#### EXERCISE INPUT:
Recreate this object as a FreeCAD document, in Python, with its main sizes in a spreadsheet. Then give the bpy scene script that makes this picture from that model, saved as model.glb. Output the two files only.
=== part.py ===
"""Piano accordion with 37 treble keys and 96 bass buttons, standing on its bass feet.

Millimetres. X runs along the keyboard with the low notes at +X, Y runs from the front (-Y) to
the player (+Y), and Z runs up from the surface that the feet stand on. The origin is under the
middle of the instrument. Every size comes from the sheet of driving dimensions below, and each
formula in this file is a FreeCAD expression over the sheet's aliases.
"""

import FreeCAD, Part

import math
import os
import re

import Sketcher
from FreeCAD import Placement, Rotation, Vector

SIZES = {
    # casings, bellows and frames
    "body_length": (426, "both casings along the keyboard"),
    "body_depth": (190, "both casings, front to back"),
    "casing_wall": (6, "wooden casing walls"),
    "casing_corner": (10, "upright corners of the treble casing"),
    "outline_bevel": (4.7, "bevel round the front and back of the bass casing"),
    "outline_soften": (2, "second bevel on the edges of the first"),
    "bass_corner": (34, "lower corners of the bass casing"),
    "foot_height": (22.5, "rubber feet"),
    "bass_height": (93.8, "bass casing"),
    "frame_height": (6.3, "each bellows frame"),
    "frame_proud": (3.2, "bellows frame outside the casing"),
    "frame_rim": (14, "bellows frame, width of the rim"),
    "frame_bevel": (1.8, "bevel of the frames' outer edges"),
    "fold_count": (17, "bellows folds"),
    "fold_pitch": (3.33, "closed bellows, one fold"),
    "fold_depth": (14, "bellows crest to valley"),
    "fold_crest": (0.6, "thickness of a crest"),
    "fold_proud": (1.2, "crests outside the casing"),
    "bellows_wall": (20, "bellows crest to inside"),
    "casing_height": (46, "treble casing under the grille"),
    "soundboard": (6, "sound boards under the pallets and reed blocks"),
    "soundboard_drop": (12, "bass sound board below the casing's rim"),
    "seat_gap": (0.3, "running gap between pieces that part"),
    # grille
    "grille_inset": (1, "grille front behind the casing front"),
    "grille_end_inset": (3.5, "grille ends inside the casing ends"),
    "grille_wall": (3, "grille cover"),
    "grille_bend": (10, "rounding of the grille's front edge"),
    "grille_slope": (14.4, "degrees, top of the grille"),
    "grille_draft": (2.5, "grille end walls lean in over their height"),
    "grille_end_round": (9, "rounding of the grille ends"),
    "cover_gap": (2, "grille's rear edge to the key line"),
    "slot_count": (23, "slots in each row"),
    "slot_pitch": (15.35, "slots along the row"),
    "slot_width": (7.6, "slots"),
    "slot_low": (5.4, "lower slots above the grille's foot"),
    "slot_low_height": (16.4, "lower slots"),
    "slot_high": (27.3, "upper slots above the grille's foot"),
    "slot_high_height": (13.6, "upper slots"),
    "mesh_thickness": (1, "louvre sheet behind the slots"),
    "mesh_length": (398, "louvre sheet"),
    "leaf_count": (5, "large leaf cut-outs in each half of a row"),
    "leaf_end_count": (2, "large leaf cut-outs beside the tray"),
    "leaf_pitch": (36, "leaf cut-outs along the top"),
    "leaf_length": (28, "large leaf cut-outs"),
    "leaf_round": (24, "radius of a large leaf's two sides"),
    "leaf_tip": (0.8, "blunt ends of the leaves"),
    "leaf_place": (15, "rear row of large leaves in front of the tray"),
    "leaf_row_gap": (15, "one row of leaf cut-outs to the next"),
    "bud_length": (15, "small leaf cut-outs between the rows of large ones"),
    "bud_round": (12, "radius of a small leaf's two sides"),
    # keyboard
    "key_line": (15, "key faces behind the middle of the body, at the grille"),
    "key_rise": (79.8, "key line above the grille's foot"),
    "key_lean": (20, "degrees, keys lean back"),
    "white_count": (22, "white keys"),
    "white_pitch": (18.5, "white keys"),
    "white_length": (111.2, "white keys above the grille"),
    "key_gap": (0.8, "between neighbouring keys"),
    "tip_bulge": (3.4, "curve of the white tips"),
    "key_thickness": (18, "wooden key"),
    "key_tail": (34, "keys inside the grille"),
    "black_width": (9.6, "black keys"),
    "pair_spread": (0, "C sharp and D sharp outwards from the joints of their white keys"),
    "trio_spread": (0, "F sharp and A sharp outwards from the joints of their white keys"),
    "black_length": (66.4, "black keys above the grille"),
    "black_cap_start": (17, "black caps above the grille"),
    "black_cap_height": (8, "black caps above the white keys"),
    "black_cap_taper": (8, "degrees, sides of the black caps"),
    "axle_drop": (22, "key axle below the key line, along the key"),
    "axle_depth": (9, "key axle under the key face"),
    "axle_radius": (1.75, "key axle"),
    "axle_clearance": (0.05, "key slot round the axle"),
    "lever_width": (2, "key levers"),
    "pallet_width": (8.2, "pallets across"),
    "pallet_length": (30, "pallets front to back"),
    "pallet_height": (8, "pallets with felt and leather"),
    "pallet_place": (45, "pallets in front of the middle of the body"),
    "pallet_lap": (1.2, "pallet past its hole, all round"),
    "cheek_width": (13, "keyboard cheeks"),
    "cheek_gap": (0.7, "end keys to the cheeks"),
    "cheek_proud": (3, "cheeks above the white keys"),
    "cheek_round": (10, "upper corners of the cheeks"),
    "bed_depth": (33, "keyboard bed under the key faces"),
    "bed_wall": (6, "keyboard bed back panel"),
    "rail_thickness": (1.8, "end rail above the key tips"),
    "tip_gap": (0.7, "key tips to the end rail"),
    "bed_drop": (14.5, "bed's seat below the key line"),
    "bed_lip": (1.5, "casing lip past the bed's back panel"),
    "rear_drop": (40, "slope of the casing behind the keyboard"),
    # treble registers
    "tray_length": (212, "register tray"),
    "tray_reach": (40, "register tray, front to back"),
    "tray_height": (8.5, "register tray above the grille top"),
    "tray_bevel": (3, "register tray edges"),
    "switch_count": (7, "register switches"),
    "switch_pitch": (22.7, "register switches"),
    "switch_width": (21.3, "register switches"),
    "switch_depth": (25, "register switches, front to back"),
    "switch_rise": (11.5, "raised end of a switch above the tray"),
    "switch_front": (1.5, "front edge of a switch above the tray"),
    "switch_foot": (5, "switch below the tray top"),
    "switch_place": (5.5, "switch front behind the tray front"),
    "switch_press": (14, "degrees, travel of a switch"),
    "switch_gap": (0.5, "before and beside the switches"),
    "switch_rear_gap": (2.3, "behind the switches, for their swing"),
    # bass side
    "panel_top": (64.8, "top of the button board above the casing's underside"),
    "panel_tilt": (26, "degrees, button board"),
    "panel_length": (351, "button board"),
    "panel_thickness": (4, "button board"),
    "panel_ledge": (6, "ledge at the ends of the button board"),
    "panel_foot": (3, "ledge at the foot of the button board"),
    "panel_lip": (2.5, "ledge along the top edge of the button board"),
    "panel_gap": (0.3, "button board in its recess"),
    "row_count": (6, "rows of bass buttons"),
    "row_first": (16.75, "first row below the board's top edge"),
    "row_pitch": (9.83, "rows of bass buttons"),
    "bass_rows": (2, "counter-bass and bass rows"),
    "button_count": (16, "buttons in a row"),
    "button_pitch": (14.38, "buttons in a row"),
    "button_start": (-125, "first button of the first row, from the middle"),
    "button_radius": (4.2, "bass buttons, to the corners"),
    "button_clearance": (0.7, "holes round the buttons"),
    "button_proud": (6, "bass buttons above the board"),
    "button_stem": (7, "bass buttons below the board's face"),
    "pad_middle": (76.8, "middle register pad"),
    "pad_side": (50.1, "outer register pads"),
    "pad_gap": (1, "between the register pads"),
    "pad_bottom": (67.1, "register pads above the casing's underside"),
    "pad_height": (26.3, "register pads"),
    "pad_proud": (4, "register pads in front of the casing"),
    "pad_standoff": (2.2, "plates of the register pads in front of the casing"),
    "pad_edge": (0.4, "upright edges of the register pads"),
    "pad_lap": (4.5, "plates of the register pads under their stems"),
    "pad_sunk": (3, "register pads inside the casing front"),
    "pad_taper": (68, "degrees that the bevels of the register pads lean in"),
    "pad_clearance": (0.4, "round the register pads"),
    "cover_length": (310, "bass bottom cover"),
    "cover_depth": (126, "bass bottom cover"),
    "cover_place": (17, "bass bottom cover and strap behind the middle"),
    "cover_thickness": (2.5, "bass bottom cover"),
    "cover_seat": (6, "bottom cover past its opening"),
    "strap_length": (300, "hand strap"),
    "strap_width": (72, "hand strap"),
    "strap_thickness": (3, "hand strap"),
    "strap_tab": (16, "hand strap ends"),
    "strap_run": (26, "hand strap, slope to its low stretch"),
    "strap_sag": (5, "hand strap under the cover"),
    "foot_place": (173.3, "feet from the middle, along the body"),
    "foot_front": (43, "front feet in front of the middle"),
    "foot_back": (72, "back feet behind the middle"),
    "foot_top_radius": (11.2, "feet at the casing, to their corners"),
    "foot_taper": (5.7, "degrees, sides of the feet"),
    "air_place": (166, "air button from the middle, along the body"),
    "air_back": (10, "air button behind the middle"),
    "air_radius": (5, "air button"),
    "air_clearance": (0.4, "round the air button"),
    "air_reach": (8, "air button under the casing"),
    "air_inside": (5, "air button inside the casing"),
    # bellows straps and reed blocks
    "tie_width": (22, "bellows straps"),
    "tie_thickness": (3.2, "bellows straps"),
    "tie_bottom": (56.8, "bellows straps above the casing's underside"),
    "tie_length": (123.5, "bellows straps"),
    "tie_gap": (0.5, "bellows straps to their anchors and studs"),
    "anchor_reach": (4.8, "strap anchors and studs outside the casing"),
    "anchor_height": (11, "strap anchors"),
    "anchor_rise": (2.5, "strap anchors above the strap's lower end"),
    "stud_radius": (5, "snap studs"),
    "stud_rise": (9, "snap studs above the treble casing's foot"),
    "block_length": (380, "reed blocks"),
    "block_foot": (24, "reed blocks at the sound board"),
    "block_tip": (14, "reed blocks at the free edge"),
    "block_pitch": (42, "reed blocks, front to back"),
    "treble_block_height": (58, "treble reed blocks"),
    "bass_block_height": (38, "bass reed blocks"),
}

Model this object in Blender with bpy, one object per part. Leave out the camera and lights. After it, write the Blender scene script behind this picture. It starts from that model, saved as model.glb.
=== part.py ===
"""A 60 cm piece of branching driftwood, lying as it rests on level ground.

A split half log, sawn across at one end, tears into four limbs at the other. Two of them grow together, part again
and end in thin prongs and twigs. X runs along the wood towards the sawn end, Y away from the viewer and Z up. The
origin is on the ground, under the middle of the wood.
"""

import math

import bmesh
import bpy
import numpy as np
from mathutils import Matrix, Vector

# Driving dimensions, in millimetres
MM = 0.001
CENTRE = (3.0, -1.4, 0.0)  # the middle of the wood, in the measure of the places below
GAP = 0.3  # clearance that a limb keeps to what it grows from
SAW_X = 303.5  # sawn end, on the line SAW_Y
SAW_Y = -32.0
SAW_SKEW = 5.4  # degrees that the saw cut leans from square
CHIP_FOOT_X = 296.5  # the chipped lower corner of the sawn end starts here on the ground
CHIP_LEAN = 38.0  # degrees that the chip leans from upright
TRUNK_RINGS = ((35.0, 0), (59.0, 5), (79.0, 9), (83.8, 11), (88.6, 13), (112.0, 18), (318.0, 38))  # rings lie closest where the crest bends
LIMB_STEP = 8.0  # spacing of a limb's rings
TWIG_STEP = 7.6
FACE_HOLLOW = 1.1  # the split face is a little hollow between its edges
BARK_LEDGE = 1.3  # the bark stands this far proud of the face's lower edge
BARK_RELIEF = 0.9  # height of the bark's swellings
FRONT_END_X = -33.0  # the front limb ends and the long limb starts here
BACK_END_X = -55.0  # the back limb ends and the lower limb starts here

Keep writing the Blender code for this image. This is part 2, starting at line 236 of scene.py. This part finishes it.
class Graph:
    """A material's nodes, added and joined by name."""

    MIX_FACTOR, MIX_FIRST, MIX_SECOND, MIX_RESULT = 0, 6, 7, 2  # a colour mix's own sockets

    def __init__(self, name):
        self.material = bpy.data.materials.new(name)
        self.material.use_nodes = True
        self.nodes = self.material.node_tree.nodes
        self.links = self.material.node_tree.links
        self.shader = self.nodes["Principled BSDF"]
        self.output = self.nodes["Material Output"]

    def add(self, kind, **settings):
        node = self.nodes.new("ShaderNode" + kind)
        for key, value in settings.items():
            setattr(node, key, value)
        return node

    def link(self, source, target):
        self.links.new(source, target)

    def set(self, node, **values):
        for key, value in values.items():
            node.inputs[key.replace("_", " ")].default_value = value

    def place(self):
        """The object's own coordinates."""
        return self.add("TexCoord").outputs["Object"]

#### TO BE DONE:
Exactly the lines from the one holding "Model this object" through the one holding "on level ground." should be printed, ends included.

#### ANSWER BELOW:
Model this object in Blender with bpy, one object per part. Leave out the camera and lights. After it, write the Blender scene script behind this picture. It starts from that model, saved as model.glb.
=== part.py ===
"""A 60 cm piece of branching driftwood, lying as it rests on level ground.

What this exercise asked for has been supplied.